Worth noting, RISA never repaid the stolen grant, but worse yet, they have still never admitted wrongdoing or apologized to the community. They have, in fact, left the wounds inflicted on CBN unhealed.
But, believe it or not, there’s worse…
Read our previous report for other atrocious details, but one stands out as especially ridiculous.
The PPF committee awarded an apparent hybrid, New York Foundation for the Arts- Piazzolla-100, $11,000.
While there is no such organization in the first place, the strangely merged siblings do not, in total, tally up to a single worthy recipient.
The New York Foundation for the Arts, established in 1971, is itself a granting organization. They receive funding from many major corporations, and notably, they get money from both the state and city.
But RIOC, which gets money from neither, along with their Common Council partners, approved giving them some of what they collect from residents.
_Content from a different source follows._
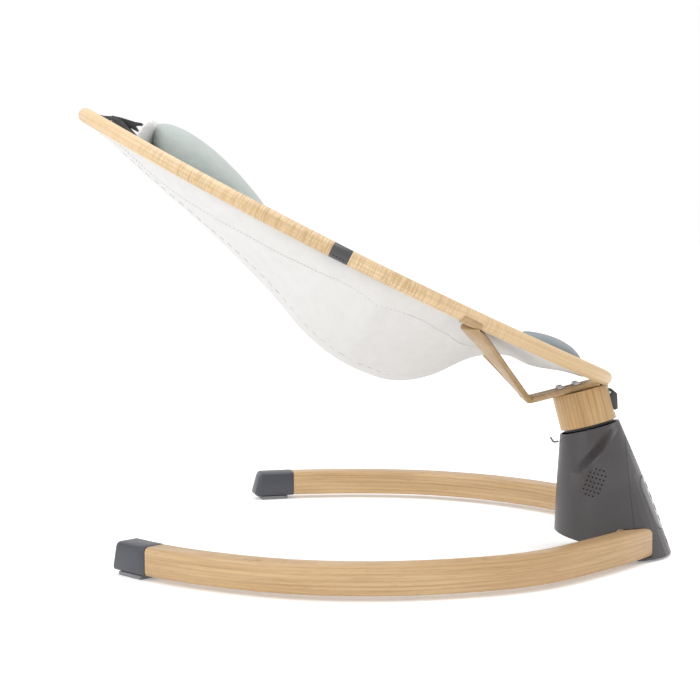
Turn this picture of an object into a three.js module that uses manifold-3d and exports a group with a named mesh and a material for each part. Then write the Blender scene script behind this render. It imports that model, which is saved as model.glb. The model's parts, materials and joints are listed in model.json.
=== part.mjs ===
// Electric baby bouncer: a horseshoe floor base with a drive tower at its closed end, a tilted
// swivel neck on the tower, and an oval reclined seat ring carrying a fabric sling.
// Millimetres, +Z up, +X towards the tower, the seat's head end towards -X. The floor is Z = 0.
import * as THREE from "three";
import { mergeVertices } from "three/addons/utils/BufferGeometryUtils.js";
import Module from "manifold-3d";

const wasm = await Module();
wasm.setup();

// ---- Driving dimensions -------------------------------------------------------------------
const GAP = 0.3; // clearance between pieces that touch
const TURN_GAP = 0.6; // clearance between pieces that turn past each other

const FLOOR_PAD = 6; // rubber pad under each leg end
const LEG_WIDTH = 34;
const LEG_HEIGHT = 35;
const LEG_EDGE = 5; // rounding of the leg's long edges
const BASE_LENGTH = 566; // tower centre to the open ends of the horseshoe
const BASE_HALF_WIDTH = 341; // to the leg's centreline at its widest
const CAP_LENGTH = 62;
const CAP_WALL = 3;
const CAP_RAKE = 8; // the cap's end face leans out by this much at its foot
const TENON_LENGTH = 26;

const TOWER_RX = 75; // half length of the tower's foot
const TOWER_RY = 78; // half width of the tower's foot
const TOWER_TOP_R = 39;
const TOWER_RIM = 3; // height of the shell's rim above the floor
const FRONT_RIM = 30; // height of the front shell's rim at its raised front edge
const SHELL_WALL = 2.6;
const SHELL_SPLIT_FOOT = 41; // where the two shells meet, at the floor
const SHELL_SPLIT_LEAN = 0.15;
const PLATE_THICKNESS = 2.6;
const PLATE_FRONT = -38; // the floor plate stops short of the shell's raised front rim

const NECK_TILT = 15; // degrees from upright, towards the seat's head end
const NECK_R = 36.5;
const NECK_HEIGHT = 45;
const NECK_FOOT = [-29, 165.8]; // X and Z of the centre of the neck's lower face
const RING_GAP = 4.6; // visible turning gap between neck and tower
const SHAFT_R = 9;
const BUSH_R = 15;
const HOUSING_R = 20;
const HOUSING_LENGTH = 62;

const SWING_REST = 12; // degrees that the seat stands swung towards -Y
const SWING_LIMIT = 15; // degrees each way from the middle
const DRIVE_RATIO = 6; // crank turns per turn of the seat
const LEVER_REACH = 24; // shaft to crank centre
const CRANK_THROW = LEVER_REACH * Math.tan(SWING_LIMIT * Math.PI / 180);
const CRANK_PIN_R = 3;
const SLOT_PLAY = 1.6; // room for the pin in the lever's slot

const TUBE_R = 9.3;
const TUBE_WALL = 1.5;
const RING_HALF_LENGTH = 373.4;
const RING_HALF_WIDTH = 203.5;
const RING_SAG = 12.4;
const RING_RECLINE = 26.4; // degrees
const RING_FOOT_END = [-10.5412, 225.5732]; // X and Z of the tube's centre over the neck
const RING_JOINT = 0.03; // place of the sleeves along the ring, 0 at its middle, 1 at the foot
const SLEEVE_LENGTH = 24;

const STRUT_PLACE = 0.49; // place of the struts along the ring
const ARM_Y = 18; // from the middle to each strut's lower arm
const STRUT_THICK = 8;
const STRUT_WIDE = 20;
const STRUT_FLARE = 1.25; // the strut's width at the ring, against its width at the elbow
const STRUT_TWIST_STEPS = 8;
const STRUT_REACH = 18; // from its lower arm's start to its elbow

const SLING_WALL = 3;
const SLING_INSET = 1.5;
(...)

It’s beyond strange.
NYFA is not a community group, as called for in their guidelines, and neither is Piazzola-100, a touring tango company. The committee’s only explanation is that they’ve “entertained folks on the island.”
And yet, that’s not what makes this screw up most egregious.
The committee claims, without supporting evidence, “Many residents are awaiting ‘Argentine Tango’ lessons.”
Roosevelt Island’s own Main Street Theatre & Dance Alliance has offered tango lessons for years, but RIOC and the Common Council committee never noticed.
At least in part to support the giveaway to NYFA and Piazzola-100, MSTDA suffered a brutal $9,000 cut in 2021 PPF grants. They are now scrambling at reorganizing and hunting for other resources.
RIOC silence on 2021 PPF grants…
After our report, along with outrage among the nonprofits, RIOC yanked approval of the grants from the March board meeting. At that meeting, board members would normally approve the recommendations and distributions follow.
But, as far as can be determined, the awards were too awful for the presenting to the feckless board.
No one knows why. RIOC, a public benefit corporation that traded the “public” part for “employee,” simply went dark.
And it’s not just the media. Several nonprofits counting on funding tell The Daily that they haven’t heard a word either.
While no one outside the super secret state agency knows the fate of the 2021 PPF grants, many guess the final results will be less ridiculous.
But this is the ever unpredictable RIOC, of course, and all bets are off.
Logic is not a reasonable guide concerning their directions.